TEMPO.CO, Jakarta - Nama Sheikh Naim Qassem, wakil sekretaris jenderal Hizbullah, tiba-tiba menjadi pembicaraan publik karena ia mendukung tercapainya gencatan senjata bagi Lebanon. Ia telah menjadi tokoh senior Hizbullah yang didukung Iran itu selama lebih dari 30 tahun.
Berbicara di depan tirai dari lokasi yang dirahasiakan, Naim Qassem mengatakan konflik antara Hizbullah dan Israel adalah perang tentang siapa yang menangis lebih dulu. Hizbullah tidak akan menangis lebih dulu. Kemampuan kelompok itu tetap utuh meskipun mendapat "pukulan menyakitkan" dari Israel.
Namun ia menambahkan bahwa Hizbullah mendukung upaya juru bicara parlemen Nabih Berri, sekutu Hizbullah, untuk mengamankan gencatan senjata. Untuk pertama kalinya Hizbullah tidak menyebutkan kesepakatan gencatan senjata Gaza, sebagai prasyarat untuk menghentikan serangan ke Israel.

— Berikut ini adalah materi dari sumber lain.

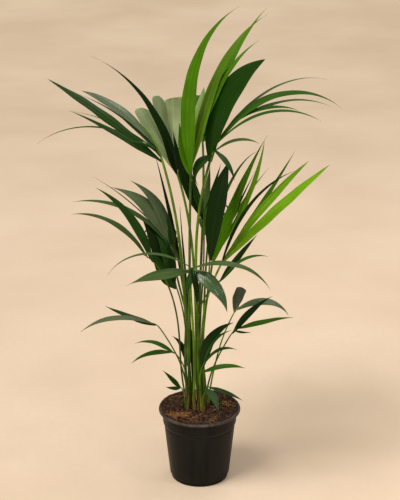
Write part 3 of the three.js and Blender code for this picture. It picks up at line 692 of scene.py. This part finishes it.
def point_along(points, share):
    place = share * (len(points) - 1)
    i = min(int(place), len(points) - 2)
    return points[i] + (points[i + 1] - points[i]) * (place - i)


def rib_line(row):
    return grow_line(row["top"], row["rib"], *row["aim"], row["bow"], CURL, 16)[0]


def nearest_stem(foot):
    return min(STEMS, key=lambda stem: hypot(stem[0] - foot[0], stem[1] - foot[1]))


def stalk_points(row, chance):
    """The petiole's middle line, from inside the soil to the end of its rib."""
    line = petiole_line(row, 26)
    stem = nearest_stem(row["foot"])
    x, y = (middle + FOOT_SPREAD * (own - middle) for middle, own in zip(stem, row["foot"]))
    root = np.array([x, y, SOIL_TOP - BURIED])
    below = [root + (line[0] - root) * np.array([s ** 1.3, s ** 1.3, s]) for s in (0, 0.25, 0.5, 0.75)]
    rib = rib_line(row)
    points = np.concatenate([below, line, rib[1:]])
    foot_radius, top_radius = row["radii"]
    radii = np.concatenate([
        np.linspace(FOOT_SWELL, 1.04, len(below)) * foot_radius,
        np.linspace(foot_radius, top_radius, len(line)),
        np.linspace(top_radius, RIB_TIP * 0.8, len(rib))[1:],
    ])
    wander = np.sin(np.linspace(0, 1, len(line)) * pi)[:, None] * WANDER
    turns = np.linspace(0, chance.uniform(5, 9), len(line))[:, None] + chance.uniform(*CIRCLE)
    strays = wander * np.concatenate([np.cos(turns), np.sin(turns), 0 * turns], axis=1)
    points[len(below):len(below) + len(line)] += strays
    return points, radii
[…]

Pidatonya yang disiarkan televisi selama 30 menit disampaikan beberapa hari setelah tokoh senior Hizbullah Hashem Safieddine diduga menjadi sasaran serangan Israel. Serangan itu diluncurkan Israel 11 hari setelah terbunuhnya sekretaris jenderal Hizbullah Sayyed Hassan Nasrallah.
Lalu siapa Naim Qassem yang tiba-tiba mengusulkan gencatan senjata?

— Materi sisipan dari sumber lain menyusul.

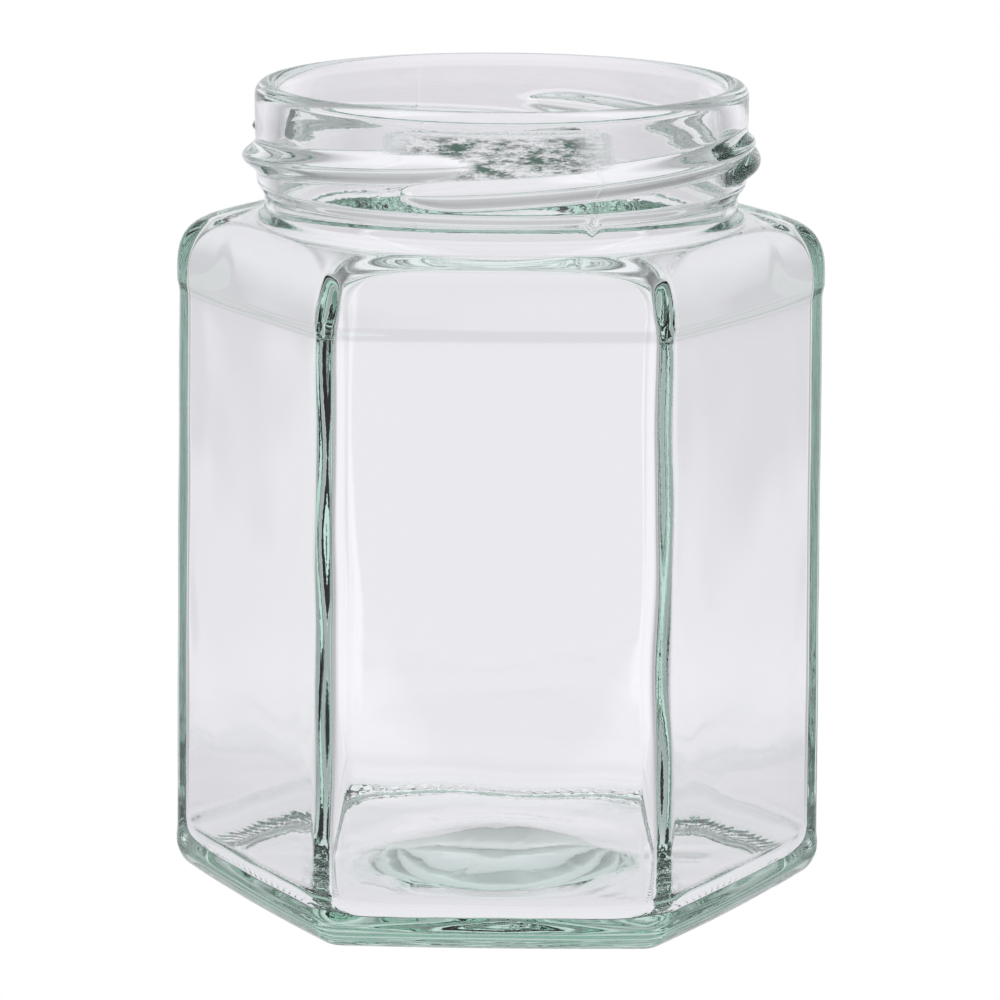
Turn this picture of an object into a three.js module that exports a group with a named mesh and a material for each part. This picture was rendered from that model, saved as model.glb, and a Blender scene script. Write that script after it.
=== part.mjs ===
// A hexagonal glass food jar with a four-lug twist-off finish, in millimetres, +Z up.
// The origin is the centre of the base ring's plane. Two corners of the hexagon lie on the X axis,
// so two of its flat panels face along Y.
//
// The jar is one wall of glass, so it is one closed skin. A profile runs from the centre of the
// underside out over the heel, up the outside, over the lip, down the inside and back to the centre
// of the floor. It is lathed, and each of its rows is then drawn out of the round into a hexagon
// with rounded corners and slightly crowned sides. The rows of the finish and the neck stay round,
// and the lugs are raised on them.

import * as THREE from 'three';
import { mergeVertices } from 'three/addons/utils/BufferGeometryUtils.js';

const HEIGHT = 98.5;

// The outside of the body. An apothem is the distance from the axis to the middle of a panel.
const BODY = {
  apothem: 34.77,
  corner: 4.1,
  crown: 0.6,
  footSpread: 0.57,
  bandProud: 0.27,
  bandBottom: 72.6,
  bandTop: 74.5,
};

// The foot: a small rounded step below the panels, the heel's round, the flat base ring and the
// recess inside it, with a shallow round push-up in its middle.
const FOOT = {
  proud: 0.14,
  stepTop: 5.9,
  heelRadius: 4.04,
  ringWidth: 2.6,
  recess: 0.9,
  recessEdge: 2.0,
  pushUp: 0.3,
  pushRadius: 19.0,
};

// The shoulder rises as a superellipse from the panels' band to the foot of the neck. Its corners
// and its flat sides turn in at rates of their own, which is what rounds the hexagon off.
const SHOULDER = {
  top: 82.3,
  cornerPower: 3.31,
  flatPower: 2.36,
};

// The neck is a waist between the shoulder and the finish.
const NECK = {
  radius: 28.5,
  footFillet: 1.3,
  flareBottom: 84.9,
  flareTop: 86.7,
};

// The finish: the round band that takes the closure, with its rounded lip.
const FINISH = {
  lowerRadius: 29.45,
  upperRadius: 29.62,
  wall: 3.0,
};

// Four right-hand lugs, evenly spaced and overlapping, which climb as they go round.
const LUG = {
  count: 4,
  firstStart: THREE.MathUtils.degToRad(-201),
  span: THREE.MathUtils.degToRad(106),
  endLength: THREE.MathUtils.degToRad(14),
  startHeight: 88.7,
  rise: 3.7,
  proud: 1.65,
  halfWidth: 2.0,
  fullness: 0.8,
  bandBottom: 86.7,
  bandTop: 94.5,
};

// The inside: walls of even thickness, a wide round floor edge and a round dome in the floor.
const INSIDE = {
  panelWall: 3.4,
  cornerRadius: 1.8,
  crown: 0.3,
  shoulderWall: 2.6,
  shoulderBottom: 72.4,
  cornerPower: 3.31,
  flatPower: 1.9,
  boreAtNeck: 26.9,
  neckFillet: 2.5,
  floorEdge: 3.1,
  floorEdgeRadius: 3.6,
  floorCorner: 10.0,
  floorRim: 3.2,
  floorCentre: 6.0,
  domeRadius: 20.0,
};

const QUARTER_TURN = Math.PI / 2;
const HALF_SECTOR = Math.PI / 6;
const SECTOR = Math.PI / 3;
const CORNER_REACH = 1 / Math.cos(HALF_SECTOR);
const LEAST_CROWN = 0.001;
const LEAST_ROUNDING = 0.001;
const SAME_POINT = 0.001;

// Angles of one sector's columns from its corner, closer together where the corner turns.
const COLUMN_OFFSETS = [-21.5, -14, -8.5, -5, -2.5, 0, 2.5, 5, 8.5, 14, 21.5, 30];
const COLUMNS = 6 * COLUMN_OFFSETS.length;

/** Angle of a column of the skin, counted anticlockwise from the first column of the +X corner. */
function columnAngle(column) {
  const perSector = COLUMN_OFFSETS.length;
  const sector = Math.floor(column / perSector);
  return sector * SECTOR + THREE.MathUtils.degToRad(COLUMN_OFFSETS[column % perSector]);
}

/** Evenly spaced fractions from 0 to 1, without the first where it is the row before. */
function fractions(steps, withFirst = false) {
  const all = Array.from({ length: steps + 1 }, (_, index) => index / steps);
  return withFirst ? all : all.slice(1);
}

/** A row of the profile with a hexagonal section. */
function hexRow(z, apothem, corner, crown) {
  return { z, apothem, corner, crown, lugs: false };
}

/** A row of the profile with a round section. */
function roundRow(z, radius, lugs = false) {
  return { z, apothem: radius, corner: radius, crown: 0, lugs };
}

/** Distance from the axis to a row's outline, for a rounded hexagon whose sides are flat arcs. */
function sectionRadius(row, angle) {
  const toCorner = Math.abs(THREE.MathUtils.euclideanModulo(angle + HALF_SECTOR, SECTOR) - HALF_SECTOR);
  const toPanel = HALF_SECTOR - toCorner;
  const crown = Math.max(row.crown, LEAST_CROWN);
  const halfSide = row.apothem * Math.tan(HALF_SECTOR);
  const sideRadius = Math.max(halfSide ** 2 / (2 * crown) + crown / 2, row.apothem);
  const behind = sideRadius - row.apothem;
  const reachToSide = sideRadius - row.corner;
  const cornerCentre = Math.sqrt(Math.max(reachToSide ** 2 - (behind / 2) ** 2, 0))
    - behind * Math.cos(HALF_SECTOR);
  const alongJoin = (cornerCentre + behind * Math.cos(HALF_SECTOR)) / reachToSide;
  const acrossJoin = behind / 2 / reachToSide;
  const joinX = sideRadius * alongJoin - behind * Math.cos(HALF_SECTOR);
  const joinY = sideRadius * acrossJoin - behind / 2;
  if (toCorner > Math.abs(Math.atan2(joinY, joinX))) {
    const across = behind * Math.sin(toPanel);
    return Math.sqrt(sideRadius ** 2 - across ** 2) - behind * Math.cos(toPanel);
  }
  const across = cornerCentre * Math.sin(toCorner);
  return cornerCentre * Math.cos(toCorner) + Math.sqrt(Math.max(row.corner ** 2 - across ** 2, 0));
}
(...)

Ia diangkat sebagai wakil kepala pada tahun 1991 oleh sekretaris jenderal kelompok bersenjata saat itu, Abbas al-Musawi, yang tewas akibat serangan helikopter Israel pada tahun berikutnya. Qassem tetap berperan sebagai wakil saat Nasrallah menjadi pemimpin Hizbullah. Ia telah lama menjadi salah satu juru bicara utama Hizbullah, melakukan wawancara dengan media asing termasuk saat perang dengan Israel berkecamuk selama setahun terakhir.